- Jens Otto Christiansen House
- U.S. National Register of Historic Places
- Location: 2105 College Ave. Elk Horn, Iowa
- Coordinates: 41°35′37.33″N 95°03′38.99″W﻿ / ﻿41.5937028°N 95.0608306°W
- Area: less than one acre
- Built: 1908
- Built by: Jens Otto Christiansen
- Architectural style: Queen Anne
- MPS: Ethnic Historic Settlement of Shelby and Audubon Counties MPS
- NRHP reference No.: 96001584
- Added to NRHP: January 16, 1997

= Jens Otto Christiansen House =

Historic house in Iowa, United States

The Jens Otto Christiansen House, also known as Bedstemor's (Grandmother's) House, is a historic residence located in Elk Horn, Iowa, United States.
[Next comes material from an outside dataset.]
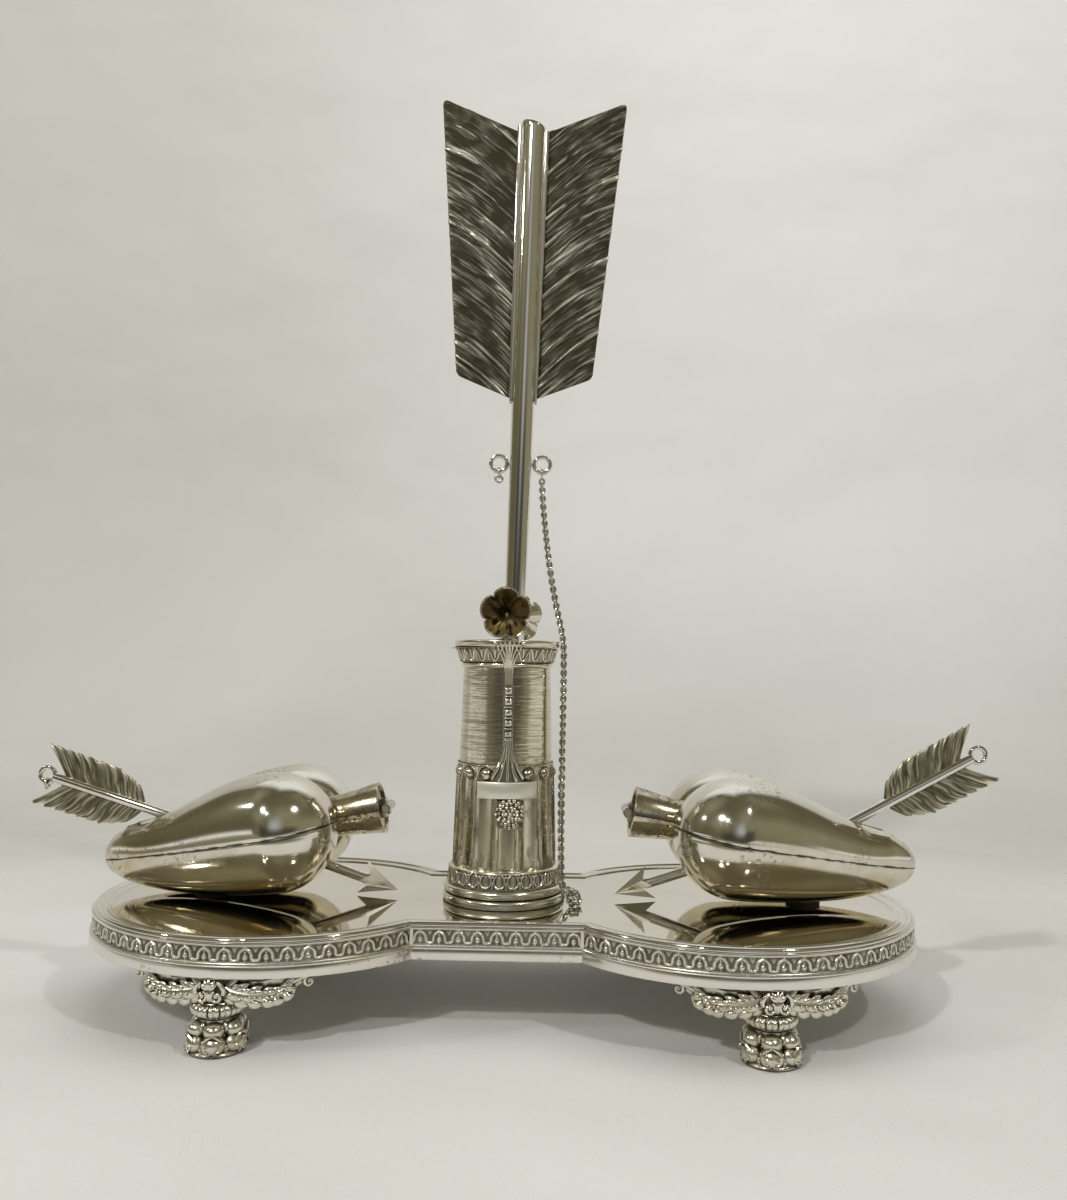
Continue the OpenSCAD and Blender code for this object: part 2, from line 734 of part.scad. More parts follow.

It was listed on the National Register of Historic Places in 1997. The historic importance of the house is its association with Danish immigration into Shelby and Audubon counties from 1865 to 1924. This is the largest area of Danish rural settlement in the United States. Construction of the 1½-story, frame house is attributed to Jens Otto Christiansen, who immigrated to the United States in 1889 and worked as a carpenter. It follows a basic foursquare plan with Queen Anne-style embellishments that include triangular gabled wall dormers, decorative sunburst woodwork, and decorative shingle siding.

The Museum of Danish America offers tours of Bedstemor's House by appointment, or during the annual Tivoli Festival where it is open all day.